### Your instructions
Reproduce the listing that follows with no differences at all.
**** Source excerpt ****
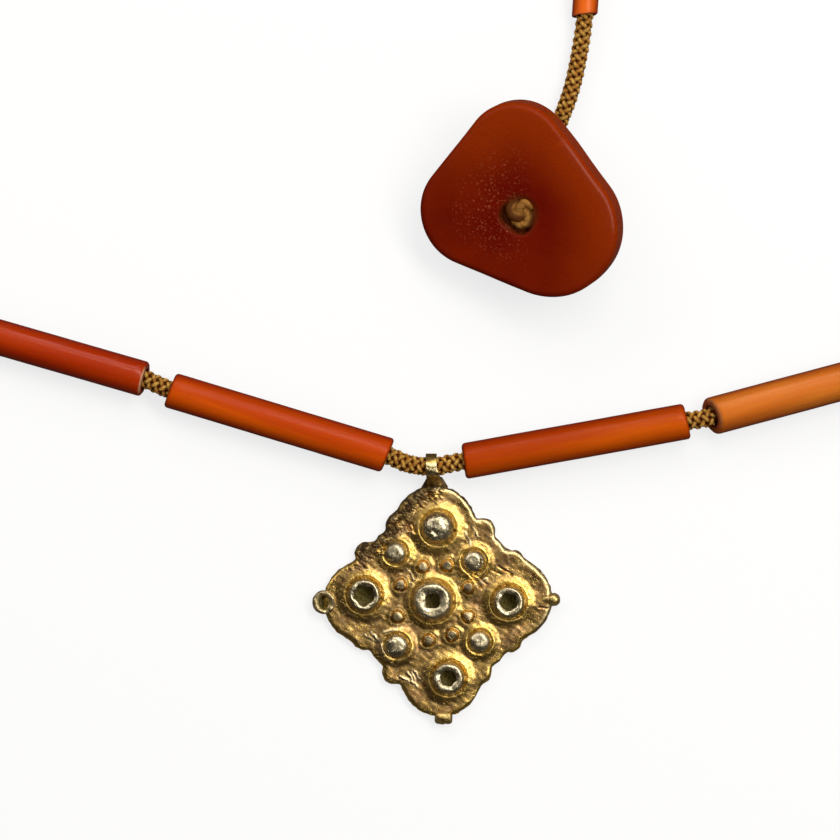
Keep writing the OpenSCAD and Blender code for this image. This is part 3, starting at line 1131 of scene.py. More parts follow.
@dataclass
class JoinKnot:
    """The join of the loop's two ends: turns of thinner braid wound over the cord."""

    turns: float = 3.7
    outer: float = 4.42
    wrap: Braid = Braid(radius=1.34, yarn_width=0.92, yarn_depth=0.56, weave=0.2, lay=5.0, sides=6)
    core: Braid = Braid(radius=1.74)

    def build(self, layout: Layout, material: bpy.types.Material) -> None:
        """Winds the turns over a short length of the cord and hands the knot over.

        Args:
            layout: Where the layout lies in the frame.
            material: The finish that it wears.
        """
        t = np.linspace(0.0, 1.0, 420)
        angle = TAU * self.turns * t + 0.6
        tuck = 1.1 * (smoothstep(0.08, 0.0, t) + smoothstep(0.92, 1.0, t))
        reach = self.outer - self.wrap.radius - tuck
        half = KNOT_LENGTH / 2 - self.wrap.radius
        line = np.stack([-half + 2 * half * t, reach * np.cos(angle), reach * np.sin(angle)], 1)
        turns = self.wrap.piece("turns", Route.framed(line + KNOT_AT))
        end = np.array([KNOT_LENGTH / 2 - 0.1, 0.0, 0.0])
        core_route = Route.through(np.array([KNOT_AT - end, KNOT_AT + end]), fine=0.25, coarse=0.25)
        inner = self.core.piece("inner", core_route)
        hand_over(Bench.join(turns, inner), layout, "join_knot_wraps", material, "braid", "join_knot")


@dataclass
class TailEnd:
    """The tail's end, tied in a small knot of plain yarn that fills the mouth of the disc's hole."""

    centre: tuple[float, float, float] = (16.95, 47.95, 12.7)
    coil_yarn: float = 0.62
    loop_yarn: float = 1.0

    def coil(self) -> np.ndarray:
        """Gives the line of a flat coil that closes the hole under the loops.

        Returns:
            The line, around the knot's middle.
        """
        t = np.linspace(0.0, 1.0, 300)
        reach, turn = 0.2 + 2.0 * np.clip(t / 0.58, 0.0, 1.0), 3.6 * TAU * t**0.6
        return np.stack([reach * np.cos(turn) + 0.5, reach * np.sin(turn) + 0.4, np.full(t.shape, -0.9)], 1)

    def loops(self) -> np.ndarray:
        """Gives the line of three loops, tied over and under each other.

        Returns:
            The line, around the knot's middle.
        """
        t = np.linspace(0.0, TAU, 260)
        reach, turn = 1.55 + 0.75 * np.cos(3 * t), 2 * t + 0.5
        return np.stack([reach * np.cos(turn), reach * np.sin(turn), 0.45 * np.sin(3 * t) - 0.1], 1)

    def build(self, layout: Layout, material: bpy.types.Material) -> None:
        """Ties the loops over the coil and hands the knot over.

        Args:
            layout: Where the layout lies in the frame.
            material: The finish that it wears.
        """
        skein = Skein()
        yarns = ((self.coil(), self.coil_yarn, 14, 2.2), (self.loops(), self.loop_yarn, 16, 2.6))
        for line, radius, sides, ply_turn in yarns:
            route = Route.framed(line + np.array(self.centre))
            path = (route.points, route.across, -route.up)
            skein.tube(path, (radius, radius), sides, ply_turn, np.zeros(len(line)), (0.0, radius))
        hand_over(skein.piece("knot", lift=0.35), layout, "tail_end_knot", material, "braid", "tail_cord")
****
### Written answer
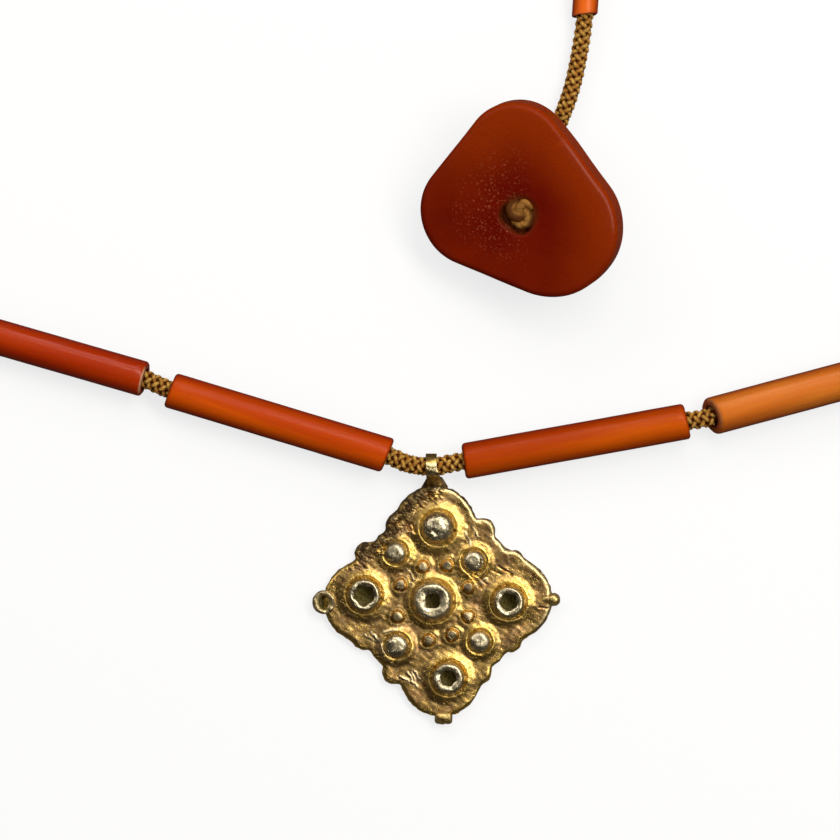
Keep writing the OpenSCAD and Blender code for this image. This is part 3, starting at line 1131 of scene.py. More parts follow.
@dataclass
class JoinKnot:
    """The join of the loop's two ends: turns of thinner braid wound over the cord."""

    turns: float = 3.7
    outer: float = 4.42
    wrap: Braid = Braid(radius=1.34, yarn_width=0.92, yarn_depth=0.56, weave=0.2, lay=5.0, sides=6)
    core: Braid = Braid(radius=1.74)

    def build(self, layout: Layout, material: bpy.types.Material) -> None:
        """Winds the turns over a short length of the cord and hands the knot over.

        Args:
            layout: Where the layout lies in the frame.
            material: The finish that it wears.
        """
        t = np.linspace(0.0, 1.0, 420)
        angle = TAU * self.turns * t + 0.6
        tuck = 1.1 * (smoothstep(0.08, 0.0, t) + smoothstep(0.92, 1.0, t))
        reach = self.outer - self.wrap.radius - tuck
        half = KNOT_LENGTH / 2 - self.wrap.radius
        line = np.stack([-half + 2 * half * t, reach * np.cos(angle), reach * np.sin(angle)], 1)
        turns = self.wrap.piece("turns", Route.framed(line + KNOT_AT))
        end = np.array([KNOT_LENGTH / 2 - 0.1, 0.0, 0.0])
        core_route = Route.through(np.array([KNOT_AT - end, KNOT_AT + end]), fine=0.25, coarse=0.25)
        inner = self.core.piece("inner", core_route)
        hand_over(Bench.join(turns, inner), layout, "join_knot_wraps", material, "braid", "join_knot")


@dataclass
class TailEnd:
    """The tail's end, tied in a small knot of plain yarn that fills the mouth of the disc's hole."""

    centre: tuple[float, float, float] = (16.95, 47.95, 12.7)
    coil_yarn: float = 0.62
    loop_yarn: float = 1.0

    def coil(self) -> np.ndarray:
        """Gives the line of a flat coil that closes the hole under the loops.

        Returns:
            The line, around the knot's middle.
        """
        t = np.linspace(0.0, 1.0, 300)
        reach, turn = 0.2 + 2.0 * np.clip(t / 0.58, 0.0, 1.0), 3.6 * TAU * t**0.6
        return np.stack([reach * np.cos(turn) + 0.5, reach * np.sin(turn) + 0.4, np.full(t.shape, -0.9)], 1)

    def loops(self) -> np.ndarray:
        """Gives the line of three loops, tied over and under each other.

        Returns:
            The line, around the knot's middle.
        """
        t = np.linspace(0.0, TAU, 260)
        reach, turn = 1.55 + 0.75 * np.cos(3 * t), 2 * t + 0.5
        return np.stack([reach * np.cos(turn), reach * np.sin(turn), 0.45 * np.sin(3 * t) - 0.1], 1)

    def build(self, layout: Layout, material: bpy.types.Material) -> None:
        """Ties the loops over the coil and hands the knot over.

        Args:
            layout: Where the layout lies in the frame.
            material: The finish that it wears.
        """
        skein = Skein()
        yarns = ((self.coil(), self.coil_yarn, 14, 2.2), (self.loops(), self.loop_yarn, 16, 2.6))
        for line, radius, sides, ply_turn in yarns:
            route = Route.framed(line + np.array(self.centre))
            path = (route.points, route.across, -route.up)
            skein.tube(path, (radius, radius), sides, ply_turn, np.zeros(len(line)), (0.0, radius))
        hand_over(skein.piece("knot", lift=0.35), layout, "tail_end_knot", material, "braid", "tail_cord")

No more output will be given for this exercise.